Le G20 constitue une bonne nouvelle pour la démocratie. Il a réaffirmé la primauté du politique sur l'économique, soit le retour du pouvoir légitime, celui du peuple. Et, pour l'heure, la crise, si violente soit-elle, n'a pas eu les effets politiques dévastateurs de la crise des années 1930 : aucun gouvernement élu n'a été renversé.

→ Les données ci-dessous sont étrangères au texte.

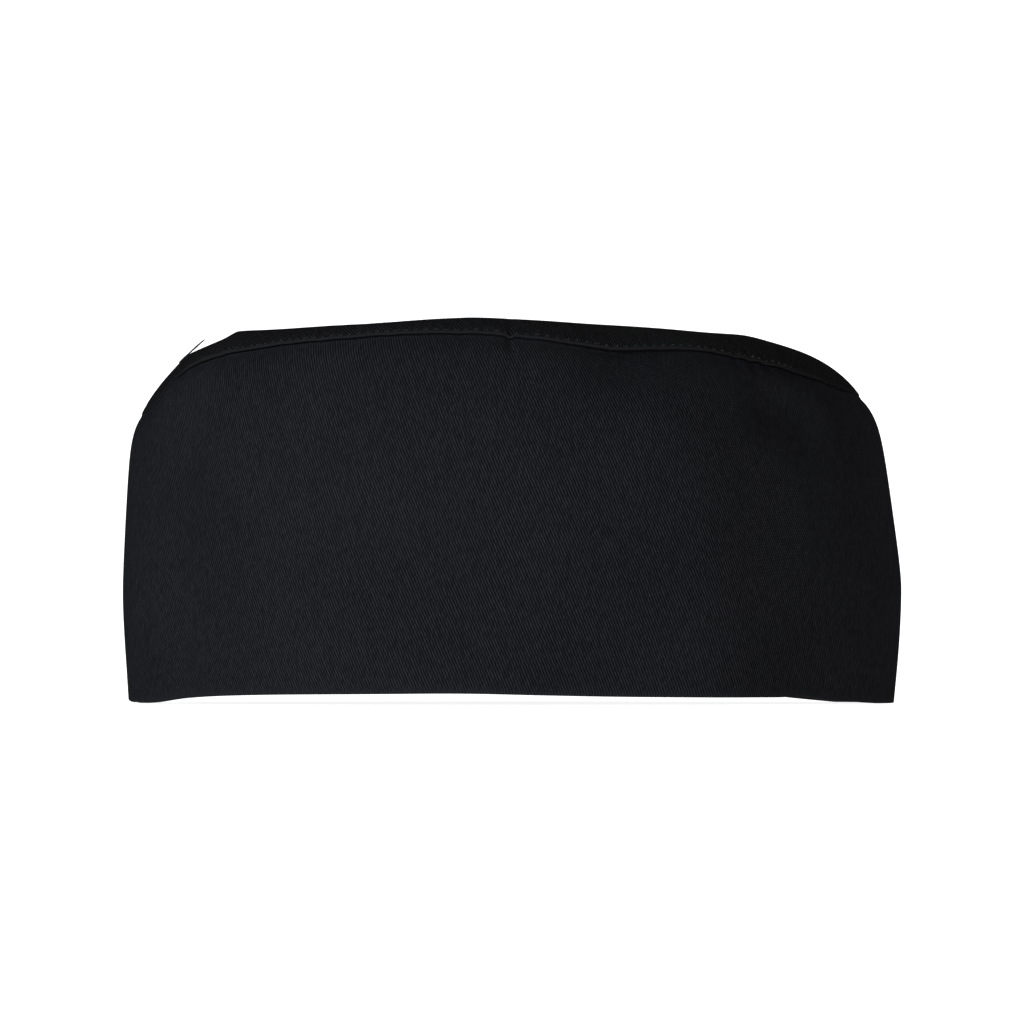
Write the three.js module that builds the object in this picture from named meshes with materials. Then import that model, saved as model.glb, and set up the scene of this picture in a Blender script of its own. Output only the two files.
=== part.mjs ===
// A soft round chef hat: a tall side band of doubled twill with a flat top panel sewn onto it.
// Sizes are in millimetres. The front faces -Y, the viewer's right is +X, up is +Z,
// and the hat stands on z = 0 with its centre on the Z axis.
import * as THREE from 'three';
import { LoftGeometry } from 'three/addons/geometries/LoftGeometry.js';

// The widest part of the band, and its height as a share of the way from the hem to the seam.
const BELLY_RADIUS = 93.5;
const BELLY_LEVEL = 0.37;

// Cloth. The band is two layers with a turned hem, the top panel one layer with a turned edge.
const BAND_WALL = 2.0;
const PANEL_WALL = 1.5;

// The top panel's folded edge stands out over the band's top, which stops just under it.
const EDGE_OVERHANG = 0.25;
const EDGE_THICKNESS = 0.8;
const EDGE_ROUNDING = 0.15;
const SEAM_GAP = 0.3;

// The top panel is nearly flat, and falls away slowly on both sides of a soft ridge that runs from
// front to back, a little left of the middle.
const CROWN_HEIGHT = 89.85;
const RIDGE_X = -10;
const RIDGE_SOFTNESS = 3;
const LEFT_FALL = 0.042;
const RIGHT_FALL = 0.048;

// How it rises from its edge: at the sides in one steep curve, and in front and behind at this slope
// up to a rounded corner.
const SIDE_STEEPNESS = 9.4;
const FRONT_SLOPE = 0.7;
const CORNER_SHARPNESS = 4;

// Steps around the hat.
const SEGMENTS = 120;

// One row for each upright section. turn is its angle from the front towards the right, in degrees.
// hem and seam are the heights of the band's two edges, where below zero the hem is pressed flat
// on the surface. lean is how far the seam stands in from the belly, and tilt the share of it that
// comes steadily from the belly up. The rest comes in the curl under the seam. draw is how far the
// hem stands in from the belly.
const SECTIONS = [
  { turn: -90, hem: -0.4, seam: 69.0, lean: 4.35, tilt: 0.41, draw: 1.3 },
  { turn: -83, hem: -0.3, seam: 69.1, lean: 4.4, tilt: 0.41, draw: 1.3 },
  { turn: -76, hem: -0.2, seam: 69.8, lean: 4.5, tilt: 0.41, draw: 1.3 },
  { turn: -70, hem: 0.0, seam: 72.3, lean: 4.65, tilt: 0.4, draw: 1.4 },
  { turn: -65, hem: 0.4, seam: 75.9, lean: 4.9, tilt: 0.39, draw: 1.5 },
  { turn: -57, hem: 1.4, seam: 80.0, lean: 5.4, tilt: 0.38, draw: 1.6 },
  { turn: -42, hem: 2.1, seam: 83.0, lean: 6.1, tilt: 0.37, draw: 1.8 },
  { turn: -20, hem: 2.4, seam: 85.2, lean: 6.7, tilt: 0.38, draw: 1.9 },
  { turn: -7, hem: 2.5, seam: 85.5, lean: 7.0, tilt: 0.4, draw: 1.9 },
  { turn: 5, hem: 2.1, seam: 84.0, lean: 7.2, tilt: 0.4, draw: 1.9 },
  { turn: 15, hem: 1.8, seam: 82.0, lean: 7.5, tilt: 0.42, draw: 1.9 },
  { turn: 30, hem: 1.6, seam: 82.0, lean: 7.9, tilt: 0.45, draw: 1.9 },
  { turn: 45, hem: 1.5, seam: 79.2, lean: 8.3, tilt: 0.48, draw: 1.9 },
  { turn: 58, hem: 0.7, seam: 76.2, lean: 8.9, tilt: 0.52, draw: 1.9 },
  { turn: 70, hem: 0.1, seam: 74.2, lean: 9.5, tilt: 0.57, draw: 1.8 },
  { turn: 90, hem: -0.4, seam: 73.4, lean: 9.8, tilt: 0.6, draw: 1.8 },
  { turn: 115, hem: -0.2, seam: 75.0, lean: 8.5, tilt: 0.53, draw: 1.8 },
  { turn: 145, hem: 1.9, seam: 80.5, lean: 7.3, tilt: 0.43, draw: 1.9 },
  { turn: 180, hem: 2.5, seam: 83.0, lean: 6.7, tilt: 0.38, draw: 1.9 },
  { turn: 215, hem: 2.7, seam: 81.0, lean: 6.1, tilt: 0.36, draw: 1.8 },
  { turn: 245, hem: 0.9, seam: 74.0, lean: 5.1, tilt: 0.38, draw: 1.5 },
];
const CURL = 11;
const DRAW_BEND = 1.6;
const BELLY_SOFTNESS = 0.12;

// One row for each dent in the band: where it is, half its size each way, and how deep it goes.
const DENTS = [
  { turn: 43, height: 68.5, halfWidth: 8.5, halfHeight: 6.5, depth: 3.0 },
  { turn: 16, height: 76.0, halfWidth: 11.0, halfHeight: 4.0, depth: 1.8 },
  { turn: -56, height: 38.0, halfWidth: 7.0, halfHeight: 42.0, depth: 1.2 },
];

// One row for each soft upright fold in the band: where its back runs, half its width, and how far
// it stands out.
const FOLDS = [
  { seamTurn: -72, hemTurn: -72, halfWidth: 12.0, rise: 0.9 },
  { seamTurn: 22, hemTurn: 32.5, halfWidth: 15.0, rise: 2.2 },
  { seamTurn: 96, hemTurn: 128, halfWidth: 14.0, rise: 0.6 },
  { seamTurn: 172, hemTurn: 161, halfWidth: 12.0, rise: 0.5 },
  { seamTurn: -128, hemTurn: -150, halfWidth: 16.0, rise: 0.7 },
];
const FOLD_FADE = 16;

// One row for each soft fold across the top panel, from front to back at the given x. softness is
// half the width of the round on its back. A rise below zero is a hollow.
const CREASES = [
  { x: -78, halfWidth: 4.5, softness: 0.3, rise: 1.85 },
  { x: -65, halfWidth: 7.0, softness: 0.3, rise: 2.45 },
  { x: -31, halfWidth: 9.0, softness: 6.0, rise: -0.4 },
  { x: 55, halfWidth: 5.5, softness: 5.0, rise: 1.1 },
];

// The rings that each piece is lofted through. For the band, level runs from the hem at 0 to the
// seam at 1. For the top panel, inset runs from its edge at 0 to its middle at 1.
const OUTER_LEVELS = [0, 0.04, 0.14, 0.26, 0.37, 0.48, 0.59, 0.69, 0.77, 0.84, 0.9, 0.95, 1];
const INNER_LEVELS = [1, 0.92, 0.82, 0.68, 0.4, 0];
const UNDER_INSETS = [1, 0.8, 0.5, 0.25, 0.1, 0.04, 0];
const UPPER_INSETS = [0, 0.02, 0.04, 0.06, 0.09, 0.14, 0.22, 0.35, 0.55, 0.8, 1];

const CLOTH = new THREE.MeshStandardMaterial({ color: 0x1d1e20, roughness: 0.95, metalness: 0 });

// The value of one column of the sections at any turn: a cubic through the rows, closed on itself.
function sectionValue(column, turn) {
  const count = SECTIONS.length;
  const first = SECTIONS[0].turn;
  const wrapped = THREE.MathUtils.euclideanModulo(turn - first, 360) + first;
  const index = SECTIONS.findLastIndex((row) => row.turn <= wrapped);
  const value = (i) => SECTIONS[(i + count) % count][column];
  const place = (i) => SECTIONS[(i + count) % count].turn + 360 * Math.floor(i / count);
  const slope = (i) => (value(i + 1) - value(i - 1)) / (place(i + 1) - place(i - 1));
  const width = place(index + 1) - place(index);
  const t = (wrapped - place(index)) / width;
  const start = value(index) * (1 + 2 * t) * (1 - t) ** 2 + slope(index) * width * t * (1 - t) ** 2;
  const end = value(index + 1) * t * t * (3 - 2 * t) + slope(index + 1) * width * t * t * (t - 1);
  return start + end;
}

// The distance round the belly from one turn to another.
function alongBand(turn, from) {
  const angle = THREE.MathUtils.euclideanModulo(turn - from + 180, 360) - 180;
  return THREE.MathUtils.degToRad(angle) * BELLY_RADIUS;
}

// How far the dents push the band in at this turn and height.
function dentDepth(turn, height) {
  let depth = 0;
  for (const dent of DENTS) {
    const across = alongBand(turn, dent.turn) / dent.halfWidth;
    const up = (height - dent.height) / dent.halfHeight;
    depth += dent.depth * Math.exp(-across * across - up * up);
  }
  return depth;
}

// How far the folds stand out at this turn and height. They fade away under the seam.
function foldRise(turn, height, top) {
  let rise = 0;
  for (const fold of FOLDS) {
    const back = fold.hemTurn + ((fold.seamTurn - fold.hemTurn) * height) / top;
    const across = alongBand(turn, back) / fold.halfWidth;
    rise += fold.rise * Math.exp(-across * across);
  }
  return rise * (1 - Math.exp(-(((top - height) / FOLD_FADE) ** 2)));
}

// A point at this turn, distance from the axis and height.
function polar(turn, radius, height) {
  const angle = THREE.MathUtils.degToRad(turn);
  return new THREE.Vector3(radius * Math.sin(angle), -radius * Math.cos(angle), height);
}

function seamRadius(turn) {
  return BELLY_RADIUS - sectionValue('lean', turn);
}

// A straight rise from zero that starts gently.
function softened(share) {
  return Math.hypot(share, BELLY_SOFTNESS) - BELLY_SOFTNESS;
}

// A point of the band at this turn and level, the given distance in from its outer face.
function bandPoint(turn, level, inwards) {
  const hem = Math.max(0, sectionValue('hem', turn));
  const top = sectionValue('seam', turn) - SEAM_GAP;
  const height = hem + (top - hem) * level;
  const below = Math.max(0, (BELLY_LEVEL - level) / BELLY_LEVEL);
  const above = Math.max(0, (level - BELLY_LEVEL) / (1 - BELLY_LEVEL));
  const drawnIn = sectionValue('draw', turn) * below ** DRAW_BEND;
  const tilt = sectionValue('tilt', turn);
  const steady = softened(above) / softened(1);
  const leaning = sectionValue('lean', turn) * (tilt * steady + (1 - tilt) * above ** CURL);
  const relief = foldRise(turn, height, top) - dentDepth(turn, height);
  return polar(turn, BELLY_RADIUS - drawnIn - leaning + relief - inwards, height);
}

// The height of the top panel's crown above this x.
function crownHeight(x) {
  const off = x - RIDGE_X;
  const fall = off < 0 ? LEFT_FALL : RIGHT_FALL;
  let height = CROWN_HEIGHT - fall * (Math.hypot(off, RIDGE_SOFTNESS) - RIDGE_SOFTNESS);
  for (const crease of CREASES) {
    const away = Math.hypot(x - crease.x, crease.softness) - crease.softness;
    height += crease.rise * Math.exp(-away / crease.halfWidth);
  }
  return height;
}

// A straight rise that turns level at 1 round a corner.
function cornered(run) {
  return run / (1 + run ** CORNER_SHARPNESS) ** (1 / CORNER_SHARPNESS);
}

// The share of its whole rise that the top panel has made this far in from its edge.
function riseShare(turn, inset, edgeRadius, wholeRise) {
  const side = 1 - (1 - inset) ** SIDE_STEEPNESS;
  const wholeRun = (edgeRadius * FRONT_SLOPE) / wholeRise;
  const front = cornered(wholeRun * inset) / cornered(wholeRun);
  return THREE.MathUtils.lerp(side, front, Math.cos(THREE.MathUtils.degToRad(turn)) ** 2);
}

// A point of a face of the top panel. edgeRadius and edgeHeight are the face's own at its edge,
// and below is how far the face lies under the crown.
function panelPoint(turn, inset, edgeRadius, edgeHeight, below) {
  const radius = edgeRadius * (1 - inset);
  const crown = crownHeight(polar(turn, radius, 0).x) - below;
  const wholeRise = crown - edgeHeight;
  return polar(turn, radius, edgeHeight + wholeRise * riseShare(turn, inset, edgeRadius, wholeRise));
}

function panelUpperPoint(turn, inset) {
  const edgeHeight = sectionValue('seam', turn) + EDGE_THICKNESS;
  return panelPoint(turn, inset, seamRadius(turn) + EDGE_OVERHANG, edgeHeight, 0);
}

function panelUnderPoint(turn, inset) {
  const edgeHeight = sectionValue('seam', turn);
  return panelPoint(turn, inset, seamRadius(turn) - BAND_WALL, edgeHeight, PANEL_WALL);
}

// The underside of the folded edge, and the round of its outer side.
function panelEdgePoint(turn, outwards, up) {
  return polar(turn, seamRadius(turn) + EDGE_OVERHANG + outwards, sectionValue('seam', turn) + up);
}

// A closed ring of points, one for each step around the hat.
function ring(pointAt) {
  const points = [];
  for (let i = 0; i < SEGMENTS; i += 1) {
    points.push(pointAt((i * 360) / SEGMENTS));
  }
  return points;
}

// Up the outer face, over the top edge, down the inner face and back along the hem.
function sideBand() {
  const rings = OUTER_LEVELS.map((level) => ring((turn) => bandPoint(turn, level, 0)));
  for (const level of INNER_LEVELS) {
    rings.push(ring((turn) => bandPoint(turn, level, BAND_WALL)));
  }
  rings.push(rings[0]);
  const mesh = new THREE.Mesh(new LoftGeometry(rings), CLOTH);
  mesh.name = 'side_band';
  return mesh;
}

// Out along the underside, round the folded edge and back over the top to the middle.
function crownPanel() {
  const rings = UNDER_INSETS.map((inset) => ring((turn) => panelUnderPoint(turn, inset)));
  rings.push(ring((turn) => panelEdgePoint(turn, 0, 0)));
  rings.push(ring((turn) => panelEdgePoint(turn, EDGE_ROUNDING, EDGE_THICKNESS / 2)));
  for (const inset of UPPER_INSETS) {
    rings.push(ring((turn) => panelUpperPoint(turn, inset)));
  }
  const mesh = new THREE.Mesh(new LoftGeometry(rings), CLOTH);
  mesh.name = 'crown_panel';
  return mesh;
}

const hat = new THREE.Group();
hat.add(sideBand(), crownPanel());

export default hat;
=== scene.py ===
import math

import bpy
import numpy as np
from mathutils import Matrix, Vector


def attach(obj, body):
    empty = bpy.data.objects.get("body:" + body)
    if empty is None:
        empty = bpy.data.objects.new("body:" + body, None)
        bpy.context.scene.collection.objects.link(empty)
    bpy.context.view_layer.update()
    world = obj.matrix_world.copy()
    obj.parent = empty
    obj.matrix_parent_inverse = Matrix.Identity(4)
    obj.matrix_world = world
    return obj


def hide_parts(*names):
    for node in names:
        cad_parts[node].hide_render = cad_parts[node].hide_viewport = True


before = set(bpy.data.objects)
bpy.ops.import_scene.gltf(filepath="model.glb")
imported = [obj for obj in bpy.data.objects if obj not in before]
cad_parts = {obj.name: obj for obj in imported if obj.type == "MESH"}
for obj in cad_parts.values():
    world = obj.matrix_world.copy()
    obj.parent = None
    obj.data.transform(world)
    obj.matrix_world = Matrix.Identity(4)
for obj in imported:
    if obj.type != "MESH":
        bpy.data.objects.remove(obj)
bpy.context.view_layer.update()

# The hat is worked out in millimetres and scaled to metres as each mesh is made.
MM = 0.001

# The hat's form, with the same named values as the part's source. turn is the angle from the
# front towards the right, in degrees.
BELLY_RADIUS = 93.5
BELLY_LEVEL = 0.37
BAND_WALL = 2.0
PANEL_WALL = 1.5
EDGE_OVERHANG = 0.25
SEAM_GAP = 0.3
CROWN_HEIGHT = 89.85
RIDGE_X = -10
RIDGE_SOFTNESS = 3
LEFT_FALL = 0.042
RIGHT_FALL = 0.048
SIDE_STEEPNESS = 9.4
FRONT_SLOPE = 0.7
CORNER_SHARPNESS = 4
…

Le G20 est une réunion historique en ce qu'il a permis de dégager des consensus forts sur l'économie de marché comme seul système viable, la nécessité de réguler l'économie financière au moyen d'une approche internationale, collaborationniste et multinationale et le refus du protectionnisme. Ensuite, certains pays connaissent une inflexion idéologique. L'intervention de l'État n'est plus une question taboue. Pour preuve, d'après le directeur du FMI, l'effort budgétaire des différents États en matière de relance en 2009 est assez homogène ; il équivaut en moyenne à 2 % du PIB, 2,4 % pour la France.

Le G20 a marqué un retour de l'Europe sur la scène internationale. Faisant suite au premier sommet réuni à Washington après que Nicolas Sarkozy, alors Président de l'Union européenne, en a proposé le principe lors de son discours aux Nations Unies, le Sommet de Londres a été l'occasion de réaffirmer l'importance de l'axe franco-allemand : l'Union a soutenu les propositions contenues dans la déclaration conjointe du conseil des ministres franco-allemand du 12 mars.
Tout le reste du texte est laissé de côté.